Extracting a row value from one file, and putting that value to another row in another file (with filename corresponds to row of the previous file)


I have a list of CSV filenames (which is in another CSV file called CSV_file_1). However, I want to put additional two columns in CSV_file_1, in which the row values will come from the thousands of individual CSV files.

CSV_file_1 contents are as follows:

1.csv
2.csv
3.csv

In the thousands of files I have in another folder, it contains values that I want to put in CSV_file_1. Example, 1.csv contains the following rows:

LATITUDE : ;13.63345
LONGITUDE : ;123.207083  

2.csv contains the following rows:

LATITUDE : ;13.11111
LONGITUDE : ;123.22222 

3.csv contains the following rows:

LATITUDE : ;13.22222
LONGITUDE : ;123.11111 

and so on.

The result that I want to have for CSV_file_1 is as follows:

FILENAME:      LATITUDE:     LONGITUDE:
    1.csv      13.63345      123.207083
    2.csv      13.11111      123.22222
    3.csv      13.22222      123.11111

I already managed to have my CSV_file_1 but without the LATITUDE AND LONGITUDE yet (which will come from individual files which are delimited as shown above).

My code is like this:

import pandas as pd

import glob

print(glob.glob("D:/2021/*.csv")) 

#list of all the filenames collated and put in CSV_file_1
CSV_file_1 = pd.DataFrame(glob.glob("D:/2021/*.csv")) 

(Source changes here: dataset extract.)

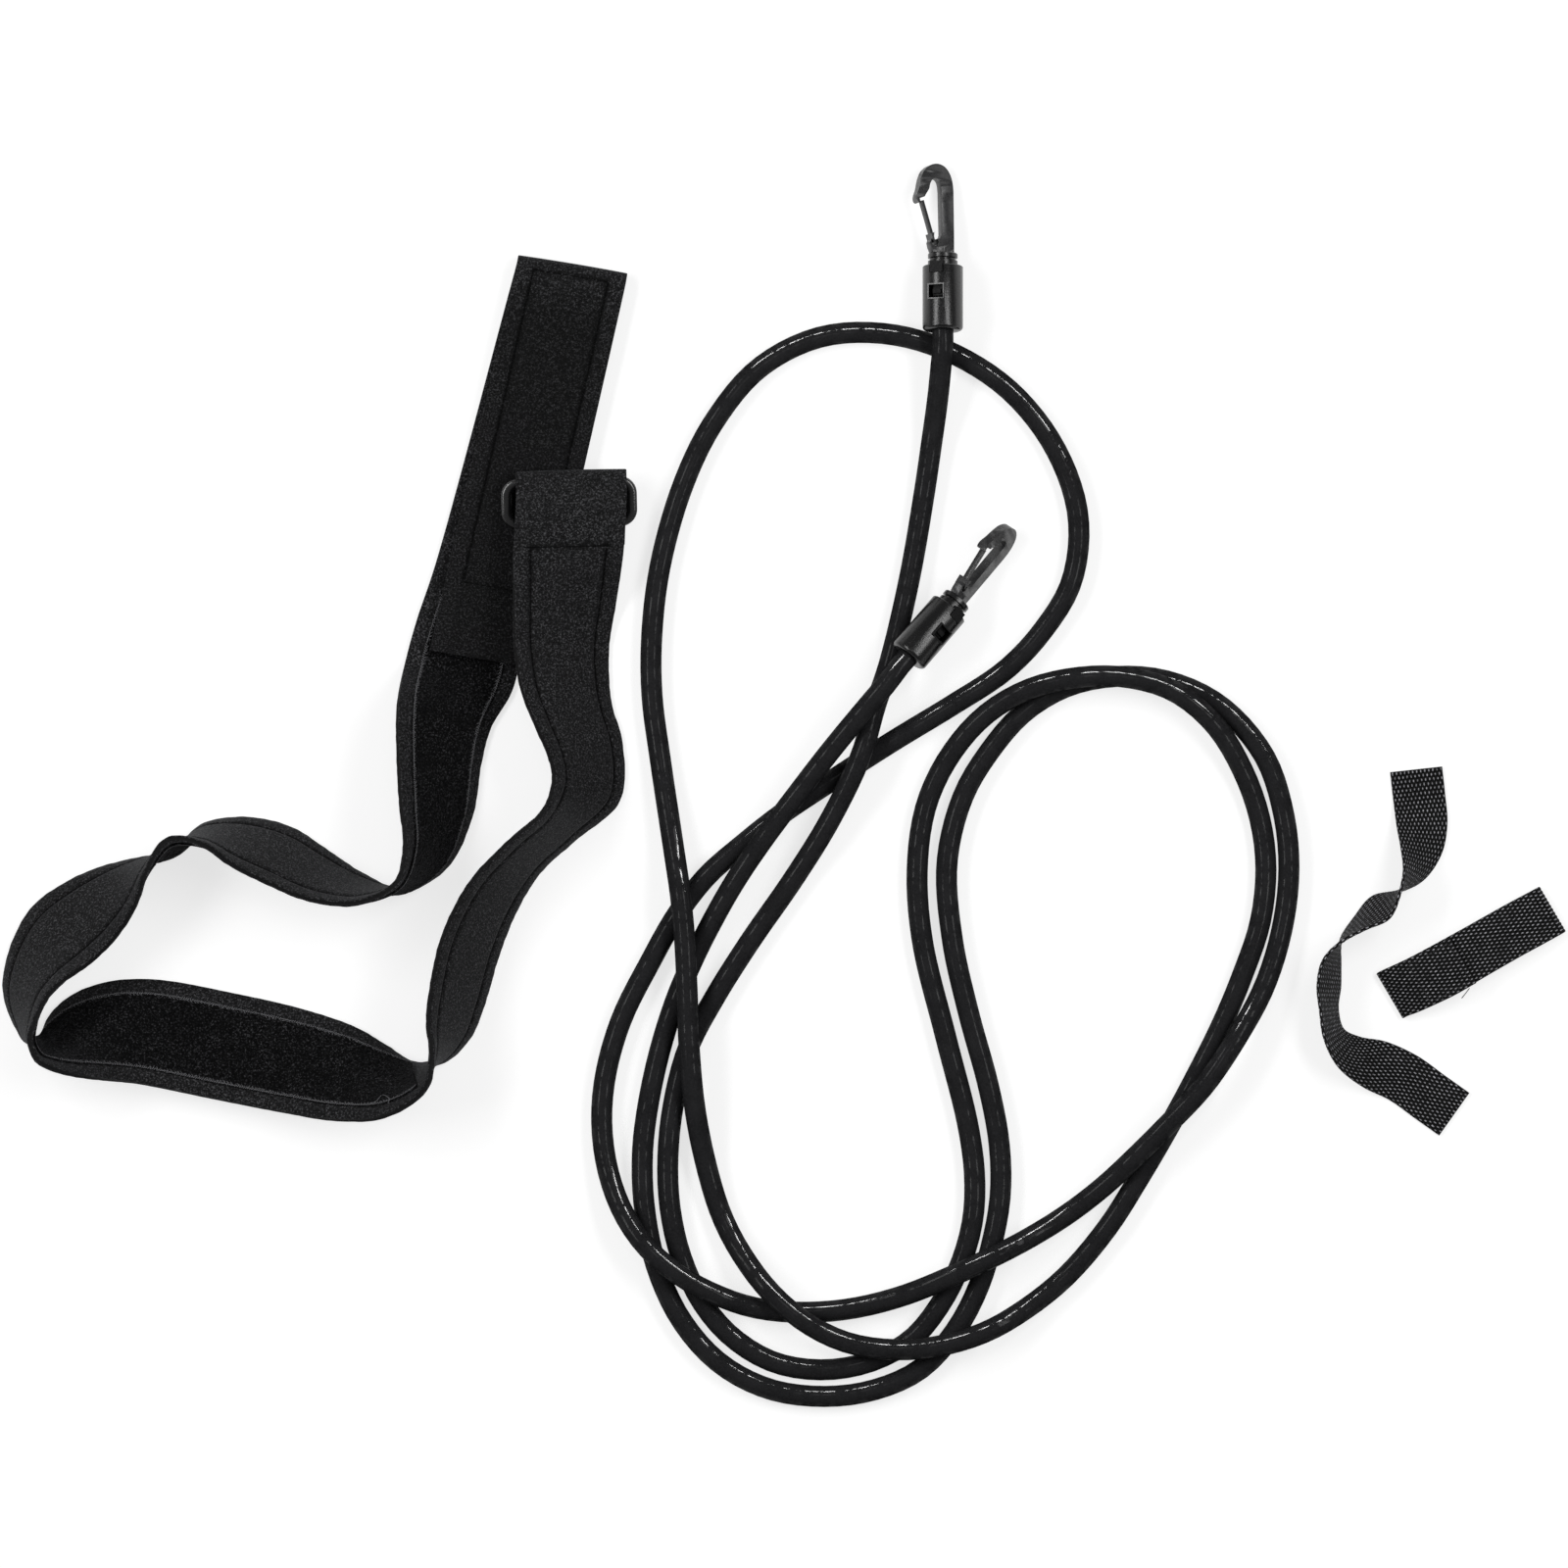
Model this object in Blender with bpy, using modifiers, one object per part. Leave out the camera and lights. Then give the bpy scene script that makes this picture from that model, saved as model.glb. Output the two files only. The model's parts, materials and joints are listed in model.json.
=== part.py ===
"""A stationary swim tether, laid out flat as it is photographed from above.

A waist belt with its ring, one long rubber tube with a snap hook at each end, and two
webbing anchors. Everything is in metres with +Z up. A position read from the photograph
is a pixel of its 1600 by 1600 frame; the tube's route is written in real sizes.
"""
import math

import bpy
from mathutils import Matrix, Vector

PIXEL = 0.00046                      # one pixel of the photograph on the floor
ORIGIN_PIXELS = (800.0, 663.0)       # the pixel over the object's origin
GAP = 0.0003                         # running gap between pieces that touch
OVERRUN = 0.001                      # how far a cutter passes a face that it opens
MERGE_DISTANCE = 0.00001

BELT_WIDTH = 0.052
BELT_THICKNESS = 0.003
TAPE_INSET = 0.0070                  # from the belt's edges to the tapes on it
TAPE_WIDTH = BELT_WIDTH - 2 * TAPE_INSET
TAPE_THICKNESS = 0.0008
TAPE_GAP = 0.0005                    # between the belt and a tape on it
FLAP_HEIGHT = 1.5 * BELT_THICKNESS + 2 * TAPE_THICKNESS + 2 * TAPE_GAP + GAP
STRAP_HEIGHT = 0.0222                # the strap at its highest, where it passes over the ring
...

 #creating blank columns in CSV_file_1
CSV_file_1 ['Latitude'] = ""
CSV_file_1 ['Longitude'] = ""

#here im trying to access each file in the given folder(file name must correspond to the row in CSV_file_1), extract the data (latitude and longitude) and copy it to CSV_file_1
 import csv
 with open('D:/2021/*.csv','rt')as file:
      data = csv.reader(file)
      for row in file:
            if glob.glob("D:/2021/*.csv") = CSV_file_1['FILENAME']:
                CSV_file_1.iloc[i] ['LATITUDE:'] ==file.iloc[i]
        
        
        
    CSV_file_1.to_csv('D:/2021/CSV_file_1.csv', index = False)

but I get invalid syntax.

 if glob.glob("D:/2021/*.csv") = CSV_file_1['FILENAME']:
            ^
SyntaxError: invalid syntax

I am a python newbie so I would like to seek help to fix my code.


Solution

  • If I understand your problem correctly I think your approach is a little bit complex. I implemented a script that is creating the desired output.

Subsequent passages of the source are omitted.